Kirchner himself criticized Argentina’s judicial system for moving too slowly to bring court cases against the 259 military and police figures charged with crimes stemming from that period—only a handful have actually been tried.

Some of the more revolutionary organizations—for example the Party of Liberation (PL)—have pointed out that it was not just the accused 259 military and police who were guilty of the crimes of the military government or who profited from them. Many of the major business and banking institutions, especially those connected with imperialist enterprises, are equally responsible for the success of the military in staying in power.

The next day more people demonstrated at the Campo de Mayo in the Buenos Area region. This center was used to deliver the babies of the disappeared prisoners. Many of these children were adopted and raised by families of the pro-fascist officers and police who murdered their birth mothers.

The 1976-1983 military regime

In the middle of a period of many social struggles in the mid-1970s—near the time of the U.S.-backed, pro-fascist military coup in neighboring Chile in September 1973—elements in the Argentine government, and especially in the military and police, set up extra-legal organizations that today would be labeled “death squads.” These groups carried out the kidnappings and murders of leftists. Some of the left groups fought back.

With the complete support of the U.S. government and its Secretary of State Henry Kissinger, a group of generals and police seized power in Argentina. This group then carried out a wholesale roundup not only of the urban guerrilla leftists in Argentina but also of political activists and union organizers from across the leftist and Peronist political spectrum. Prisoners were held secretly, tortured, and some 30,000 were murdered.

Because of the role of U.S. imperialism in backing the generals, the March 24 protests had an anti-imperialist content, and there were even some slogans attacking President George Bush for the Iraq war and his policy toward South America.

In the 1970s U.S. imperialism justified its intervention in support of the generals in Chile and Argentina, as well as its support of obvious dictators in Haiti, Philippines, Indonesia and Zaire (now Congo) as part of its anti-communist crusade.

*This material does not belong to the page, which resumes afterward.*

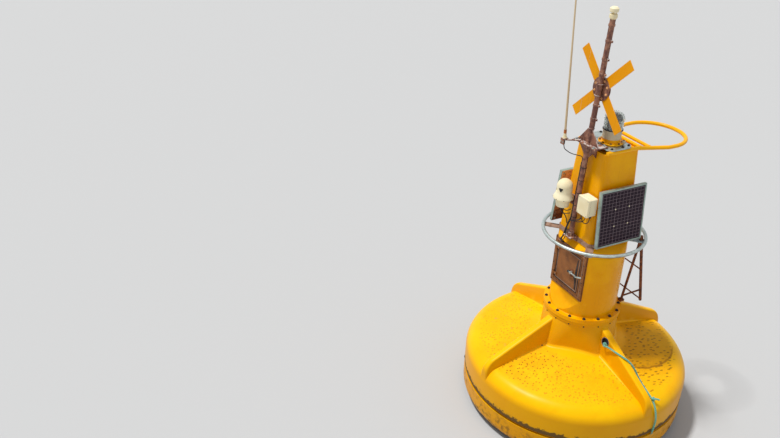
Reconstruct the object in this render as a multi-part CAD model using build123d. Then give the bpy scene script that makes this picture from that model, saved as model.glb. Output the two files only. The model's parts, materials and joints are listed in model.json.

Today the U.S. government tries to use human-rights rhetoric to justify intervention. In neither case is imperialist intervention in a country a solution for the people there.

The disappearance of the 30,000 mostly young Argentineans has been a major issue in Argentine life. Even in the past year, at least three Argentine films have dealt with this theme. One, “Sisters,” shows the relations between two sisters, one of whose compañeros was disappeared. Another shows a child raised by an officer’s family who is then returned to her birth parents’ family. A third, a documentary called “M,” was made by the two children of a disappeared mother, who reconstruct her life and events through interviews with people who knew her.

Even small revolutionary groups will have a list of comrades who were kidnapped and killed during that period. For politically active Argentines, the 30,000 disappeared are definitely “presente.”

This year the issue is even more dramatic because of the disappearance of López, who had also been kidnapped in the 1970s. He had testified last November at the trial of former Police Chief Miguel Etchecolatz, who was charged and convicted of genocide. The assumption is that López was kidnapped and perhaps killed. The demonstrators also want the other military criminals to be punished.

This April 2 is the 25th anniversary of the war between Argentina—under the military government—and British imperialism over the Malvinas Islands, which are islands that were home to settlers from the British Isles and constituted an outpost of the British Empire in South America. A further article will discuss this anniversary.